Il y a également le problème des enfants et des mineurs disparus, qui ne sont pas nécessairement morts, mais qui ont disparu, ce qui ouvre la possibilité qu’ils soient exploités et maltraités quelque part, loin des autorités et du regard du public. Entre 2018 et 2020, plus de 18000 enfants migrants et réfugiés ont été portés disparus, et entre 2021 et 2023, ce chiffre est passé à 51433 mineurs non accompagnés, selon Lost in Europe. D’après les données fournies par le ministère italien de l’Intérieur, sur les 29903 migrants qui ont débarqué sur les côtes italiennes jusqu’à présent en 2025 (jusqu’au 30 juin), 5328 étaient des mineurs non accompagnés.
Est-il seulement possible de donner un sens à la cruauté sans fin de ce régime frontalier meurtrier ? C’est une chose d’analyser les raisons capitalistes de l’exploitation honteuse ou des mauvaises conditions de travail et de vie des migrants et des autres personnes issues de l’immigration. Mais les politiques meurtrières qui ont conduit à ce système mortel ne peuvent s’expliquer uniquement par des facteurs économiques. Au contraire, les personnes en déplacement ont été déshumanisées au point que leur vie est considérée comme superflue, de sorte que leur mort n’est pas perçue par le public comme le scandale inhumain qu’elle représente.

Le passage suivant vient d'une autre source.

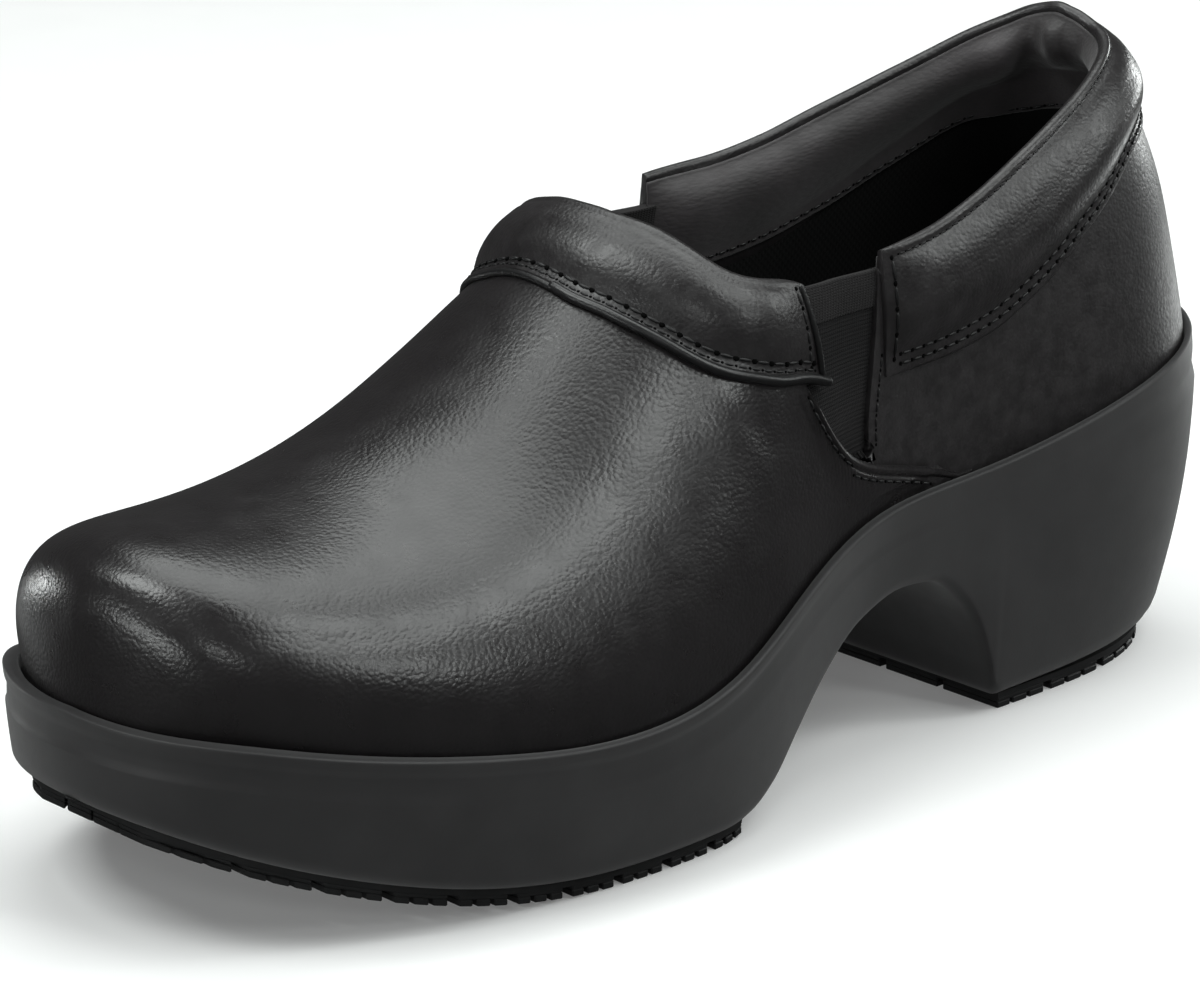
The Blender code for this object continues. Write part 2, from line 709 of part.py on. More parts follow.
def make_outsole(name, extent, blocks, collection):
    """Rubber tread: a thin web with rows of blocks standing down from it."""
    shape = bmesh.new()
    stations = tread_stations(*extent, blocks[0])
    lines = tread_lines(blocks[1])
    inset = EDGE_ROUND + TREAD_INSET
    faces = []
    for depth in (GAP, GAP + TREAD_BASE):
        points = [[under_across(s, a, inset, -depth) for a in lines] for s in stations]
        faces.append(add_grid(shape, points))
    top, web = faces
    border_top = edge_loop(top)
    border_web = edge_loop(web)
    for i in range(len(border_top)):
        j = (i + 1) % len(border_top)
        shape.faces.new((border_top[i], border_top[j], border_web[j], border_web[i]))
    for i in range(0, len(stations) - 1, 2):
        for j in range(0, len(lines) - 1, 2):
            corners = (web[i][j], web[i][j + 1], web[i + 1][j + 1], web[i + 1][j])
            face = shape.faces.get(corners)
            grown = bmesh.ops.extrude_face_region(shape, geom=[face])
            moved = [item for item in grown["geom"] if isinstance(item, bmesh.types.BMVert)]
            drop = -(TREAD - GAP - TREAD_BASE)
            bmesh.ops.translate(shape, verts=moved, vec=(0.0, 0.0, drop))
            shape.faces.remove(face)
    return finish(shape, name, "outsole", collection)


def edge_loop(grid):
    """The border of a grid of vertices, in order."""
    right = [row[-1] for row in grid[1:-1]]
    left = [row[0] for row in grid[1:-1]]
    return grid[0] + right + grid[-1][::-1] + left[::-1]


def make_insole(collection):
    """Padded footbed inside the upper."""
    shape = bmesh.new()
    inset = LEATHER_INSET + WALL + INSOLE_GAP
    rows = []
    for station in perimeter():
        floor = rim_height(station) - BED_DEPTH + GAP
        lateral = outline(1, station, rim_reach, inset, floor)
        medial = outline(-1, station, rim_reach, inset, floor)
        low, high = [], []
        for share in FOOTBED_SHARES:
            dish = 4 * BED_DISH * share * (1 - share) * end_fade(station)
            place = lateral + (medial - lateral) * share
            low.append(place)
            high.append(place + np.array((0.0, 0.0, INSOLE - dish)))
        rows.append(low + high[::-1])
    add_grid(shape, rows, close_across=True)
    return finish(shape, "insole", "lining", collection)


def main():
    """Clear the scene and build every piece."""
    for old in list(bpy.data.objects):
        bpy.data.objects.remove(old)
    collection = bpy.data.collections.new("chef clog")
    bpy.context.scene.collection.children.link(collection)
    make_sole(collection)
    make_outsole("outsole_forefoot", FOREFOOT_TREAD, FOREFOOT_BLOCKS, collection)
    make_outsole("outsole_heel", HEEL_TREAD, HEEL_BLOCKS, collection)
    make_upper(collection)
    make_gore(1, collection)
    make_gore(-1, collection)
    make_throat_band(collection)
    make_collar(collection)
    make_insole(collection)


main()
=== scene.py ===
"""A closed-back chef clog: smooth black leather on a moulded platform sole.

Metres, +Z up, toe towards -Y, the shoe's outer (lateral) side towards +X. The leather
pieces lie on one last, the same one that the solids underneath were drawn on. A place
on its skin is a side (+1 lateral, -1 medial), a station (0 at the toe, 1 at the heel)
and a girth (0 at the sole's rim, 1 at the top centre line).
"""

import json
import logging
from dataclasses import dataclass
from enum import Enum
from typing import Callable, Sequence

import bmesh
import bpy
import numpy as np
from bmesh.types import BMesh
from bpy.types import Material, Mesh, Node, NodeSocket, NodeTree, Object
from mathutils import Matrix, Vector

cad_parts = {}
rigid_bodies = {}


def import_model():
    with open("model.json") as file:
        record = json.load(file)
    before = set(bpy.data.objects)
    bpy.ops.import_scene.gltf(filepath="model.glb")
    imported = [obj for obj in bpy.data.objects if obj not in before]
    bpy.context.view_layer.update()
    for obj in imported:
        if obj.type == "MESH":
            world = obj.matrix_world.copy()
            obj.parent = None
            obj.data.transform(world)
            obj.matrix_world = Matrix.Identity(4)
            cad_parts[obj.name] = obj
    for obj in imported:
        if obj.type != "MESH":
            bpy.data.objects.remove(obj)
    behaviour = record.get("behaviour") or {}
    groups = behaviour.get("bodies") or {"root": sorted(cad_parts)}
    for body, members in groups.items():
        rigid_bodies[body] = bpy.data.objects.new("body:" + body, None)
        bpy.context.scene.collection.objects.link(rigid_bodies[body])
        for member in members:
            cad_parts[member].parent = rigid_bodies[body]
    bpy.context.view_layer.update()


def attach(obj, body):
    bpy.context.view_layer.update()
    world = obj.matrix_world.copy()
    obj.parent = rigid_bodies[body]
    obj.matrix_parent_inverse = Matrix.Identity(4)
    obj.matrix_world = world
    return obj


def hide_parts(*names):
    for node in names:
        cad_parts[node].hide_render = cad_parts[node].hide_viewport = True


LOG = logging.getLogger("clog")
Array = np.ndarray
Pair = tuple[float, float]
Triple = tuple[float, float, float]
MM = 0.001


class Side(Enum):
    """The shoe's outer and inner side, as the sign of X."""

    LATERAL = 1
    MEDIAL = -1


SIDES = tuple(side.value for side in Side)


class Slot(Enum):
    """The record's material slots."""

    LEATHER = "leather"
    ELASTIC = "elastic"
    LINING = "lining"
    SOLE = "sole"
    OUTSOLE = "outsole"


class SmoothCurve:
    """Natural cubic spline through a table's column."""

    def __init__(self, x: Sequence[float], y: Sequence[float], root: bool = False) -> None:
        """Fit the spline.

        Args:
            x: positions of the rows.
            y: values at the rows.
            root: read at the square root of the position, which rounds the toe.
        """
        self.root = root
        self.x = np.sqrt(np.array(x)) if root else np.array(x)
        self.y = np.array(y)
        steps = np.diff(self.x)
        size = len(self.x)
        matrix = np.eye(size)
        right = np.zeros(size)
        slopes = np.diff(self.y) / steps
        for i in range(1, size - 1):
            matrix[i, i - 1:i + 2] = steps[i - 1], 2 * (steps[i - 1] + steps[i]), steps[i]
            right[i] = 6 * (slopes[i] - slopes[i - 1])
        self.bend = np.linalg.solve(matrix, right)

    def __call__(self, at: Array) -> Array:
        """Values at the given positions."""
        x = np.maximum(np.asarray(at, dtype=float), 0.0)
        x = np.sqrt(x) if self.root else x
        i = np.clip(np.searchsorted(self.x, x) - 1, 0, len(self.x) - 2)
        step = self.x[i + 1] - self.x[i]
        before, after = x - self.x[i], self.x[i + 1] - x
        cubic = (self.bend[i] * after ** 3 + self.bend[i + 1] * before ** 3) / (6 * step)
        low = (self.y[i] / step - self.bend[i] * step / 6) * after
        high = (self.y[i + 1] / step - self.bend[i + 1] * step / 6) * before
        return cubic + low + high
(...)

Ainsi, après des décennies de déshumanisation des migrants et des réfugiés par les politiciens et les médias, les droits à la vie et à la sécurité/dignité des personnes en déplacement ont été pratiquement effacés.
Compte tenu de l’ampleur des souffrances humaines, il n’a jamais été aussi important de trouver des moyens de demander des comptes aux politiciens, aux autorités et aux institutions qui privilégient la violence aux frontières au détriment du droit à la vie et à la dignité des personnes.